** Problem description **
Print all of the data exactly as written.

** Dataset section **
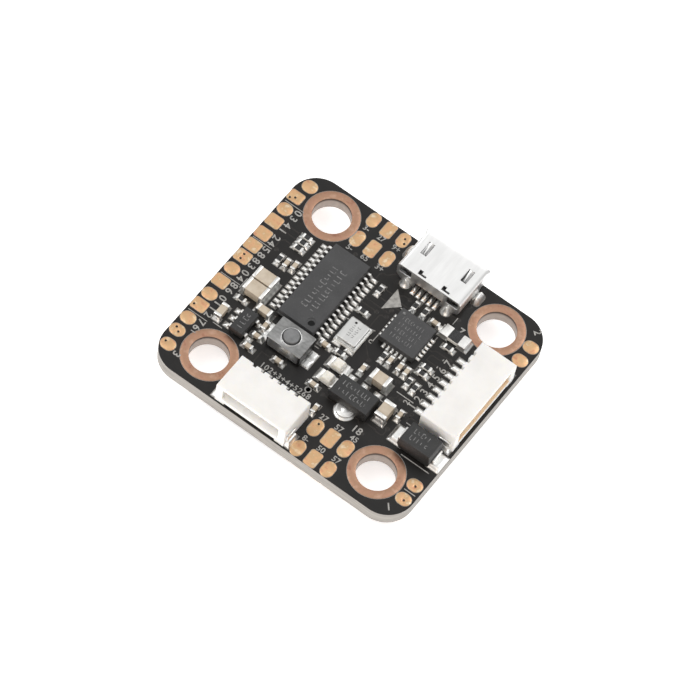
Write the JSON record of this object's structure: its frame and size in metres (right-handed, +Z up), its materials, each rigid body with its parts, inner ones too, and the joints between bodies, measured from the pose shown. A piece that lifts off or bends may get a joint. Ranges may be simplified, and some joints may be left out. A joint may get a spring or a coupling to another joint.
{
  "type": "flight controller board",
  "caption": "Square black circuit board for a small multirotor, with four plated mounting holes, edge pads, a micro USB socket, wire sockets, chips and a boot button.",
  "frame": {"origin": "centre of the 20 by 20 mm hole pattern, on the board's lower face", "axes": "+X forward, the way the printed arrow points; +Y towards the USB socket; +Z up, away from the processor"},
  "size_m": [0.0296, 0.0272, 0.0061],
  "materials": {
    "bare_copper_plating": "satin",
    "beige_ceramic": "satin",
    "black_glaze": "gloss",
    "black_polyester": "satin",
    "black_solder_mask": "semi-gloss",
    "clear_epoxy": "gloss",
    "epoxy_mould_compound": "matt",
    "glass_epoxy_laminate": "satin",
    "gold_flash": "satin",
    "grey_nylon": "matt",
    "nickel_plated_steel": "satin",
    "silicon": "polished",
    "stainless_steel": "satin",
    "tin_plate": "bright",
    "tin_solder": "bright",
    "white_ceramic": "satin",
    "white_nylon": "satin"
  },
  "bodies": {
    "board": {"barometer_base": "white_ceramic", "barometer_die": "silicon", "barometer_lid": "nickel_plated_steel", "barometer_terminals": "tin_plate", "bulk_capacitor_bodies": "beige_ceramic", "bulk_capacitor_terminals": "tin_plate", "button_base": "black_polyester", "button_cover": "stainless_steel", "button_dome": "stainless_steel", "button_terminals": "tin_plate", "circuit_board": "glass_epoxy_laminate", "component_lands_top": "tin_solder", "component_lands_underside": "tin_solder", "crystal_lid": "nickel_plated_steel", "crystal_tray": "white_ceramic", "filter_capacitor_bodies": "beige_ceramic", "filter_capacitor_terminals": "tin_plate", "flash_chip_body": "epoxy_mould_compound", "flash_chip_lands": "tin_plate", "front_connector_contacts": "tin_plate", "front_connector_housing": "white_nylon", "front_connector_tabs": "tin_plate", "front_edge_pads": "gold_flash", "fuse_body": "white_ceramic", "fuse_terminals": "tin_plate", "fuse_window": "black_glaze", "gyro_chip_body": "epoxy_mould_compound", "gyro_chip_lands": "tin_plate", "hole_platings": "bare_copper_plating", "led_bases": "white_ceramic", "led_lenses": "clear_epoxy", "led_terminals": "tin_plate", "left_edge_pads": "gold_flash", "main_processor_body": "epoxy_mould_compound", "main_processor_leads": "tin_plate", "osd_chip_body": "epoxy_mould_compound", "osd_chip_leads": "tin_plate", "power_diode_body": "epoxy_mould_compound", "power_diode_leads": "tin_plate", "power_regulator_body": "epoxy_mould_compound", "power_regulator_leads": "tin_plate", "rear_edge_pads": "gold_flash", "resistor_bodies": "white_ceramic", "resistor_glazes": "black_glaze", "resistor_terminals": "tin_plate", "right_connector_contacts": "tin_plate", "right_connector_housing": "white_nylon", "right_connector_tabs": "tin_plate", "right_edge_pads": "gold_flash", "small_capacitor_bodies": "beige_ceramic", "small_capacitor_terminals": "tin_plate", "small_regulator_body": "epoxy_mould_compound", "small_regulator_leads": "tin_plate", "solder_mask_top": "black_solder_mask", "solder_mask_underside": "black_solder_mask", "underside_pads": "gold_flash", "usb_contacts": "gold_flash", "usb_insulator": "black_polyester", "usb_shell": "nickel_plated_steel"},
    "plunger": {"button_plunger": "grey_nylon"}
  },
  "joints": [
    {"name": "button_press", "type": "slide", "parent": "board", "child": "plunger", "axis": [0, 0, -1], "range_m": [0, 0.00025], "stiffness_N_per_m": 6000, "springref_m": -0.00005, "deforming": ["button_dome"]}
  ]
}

** Complete output **
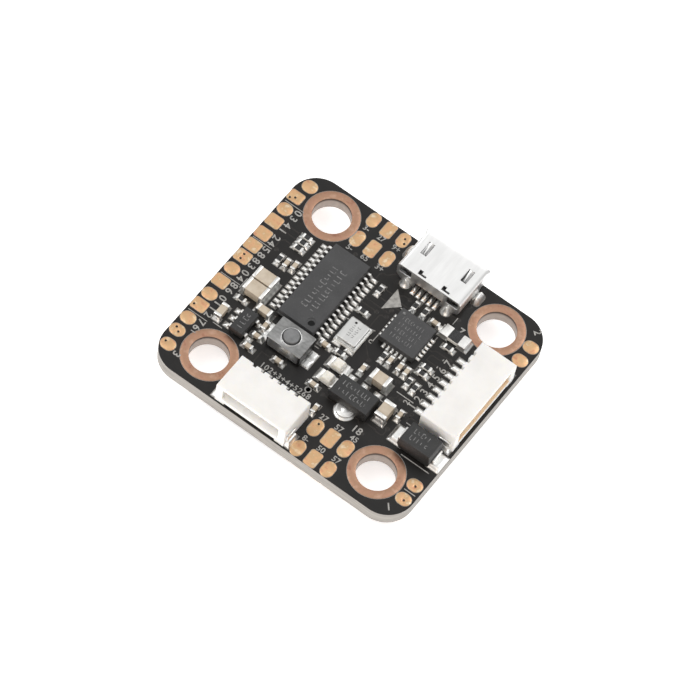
Write the JSON record of this object's structure: its frame and size in metres (right-handed, +Z up), its materials, each rigid body with its parts, inner ones too, and the joints between bodies, measured from the pose shown. A piece that lifts off or bends may get a joint. Ranges may be simplified, and some joints may be left out. A joint may get a spring or a coupling to another joint.
{
  "type": "flight controller board",
  "caption": "Square black circuit board for a small multirotor, with four plated mounting holes, edge pads, a micro USB socket, wire sockets, chips and a boot button.",
  "frame": {"origin": "centre of the 20 by 20 mm hole pattern, on the board's lower face", "axes": "+X forward, the way the printed arrow points; +Y towards the USB socket; +Z up, away from the processor"},
  "size_m": [0.0296, 0.0272, 0.0061],
  "materials": {
    "bare_copper_plating": "satin",
    "beige_ceramic": "satin",
    "black_glaze": "gloss",
    "black_polyester": "satin",
    "black_solder_mask": "semi-gloss",
    "clear_epoxy": "gloss",
    "epoxy_mould_compound": "matt",
    "glass_epoxy_laminate": "satin",
    "gold_flash": "satin",
    "grey_nylon": "matt",
    "nickel_plated_steel": "satin",
    "silicon": "polished",
    "stainless_steel": "satin",
    "tin_plate": "bright",
    "tin_solder": "bright",
    "white_ceramic": "satin",
    "white_nylon": "satin"
  },
  "bodies": {
    "board": {"barometer_base": "white_ceramic", "barometer_die": "silicon", "barometer_lid": "nickel_plated_steel", "barometer_terminals": "tin_plate", "bulk_capacitor_bodies": "beige_ceramic", "bulk_capacitor_terminals": "tin_plate", "button_base": "black_polyester", "button_cover": "stainless_steel", "button_dome": "stainless_steel", "button_terminals": "tin_plate", "circuit_board": "glass_epoxy_laminate", "component_lands_top": "tin_solder", "component_lands_underside": "tin_solder", "crystal_lid": "nickel_plated_steel", "crystal_tray": "white_ceramic", "filter_capacitor_bodies": "beige_ceramic", "filter_capacitor_terminals": "tin_plate", "flash_chip_body": "epoxy_mould_compound", "flash_chip_lands": "tin_plate", "front_connector_contacts": "tin_plate", "front_connector_housing": "white_nylon", "front_connector_tabs": "tin_plate", "front_edge_pads": "gold_flash", "fuse_body": "white_ceramic", "fuse_terminals": "tin_plate", "fuse_window": "black_glaze", "gyro_chip_body": "epoxy_mould_compound", "gyro_chip_lands": "tin_plate", "hole_platings": "bare_copper_plating", "led_bases": "white_ceramic", "led_lenses": "clear_epoxy", "led_terminals": "tin_plate", "left_edge_pads": "gold_flash", "main_processor_body": "epoxy_mould_compound", "main_processor_leads": "tin_plate", "osd_chip_body": "epoxy_mould_compound", "osd_chip_leads": "tin_plate", "power_diode_body": "epoxy_mould_compound", "power_diode_leads": "tin_plate", "power_regulator_body": "epoxy_mould_compound", "power_regulator_leads": "tin_plate", "rear_edge_pads": "gold_flash", "resistor_bodies": "white_ceramic", "resistor_glazes": "black_glaze", "resistor_terminals": "tin_plate", "right_connector_contacts": "tin_plate", "right_connector_housing": "white_nylon", "right_connector_tabs": "tin_plate", "right_edge_pads": "gold_flash", "small_capacitor_bodies": "beige_ceramic", "small_capacitor_terminals": "tin_plate", "small_regulator_body": "epoxy_mould_compound", "small_regulator_leads": "tin_plate", "solder_mask_top": "black_solder_mask", "solder_mask_underside": "black_solder_mask", "underside_pads": "gold_flash", "usb_contacts": "gold_flash", "usb_insulator": "black_polyester", "usb_shell": "nickel_plated_steel"},
    "plunger": {"button_plunger": "grey_nylon"}
  },
  "joints": [
    {"name": "button_press", "type": "slide", "parent": "board", "child": "plunger", "axis": [0, 0, -1], "range_m": [0, 0.00025], "stiffness_N_per_m": 6000, "springref_m": -0.00005, "deforming": ["button_dome"]}
  ]
}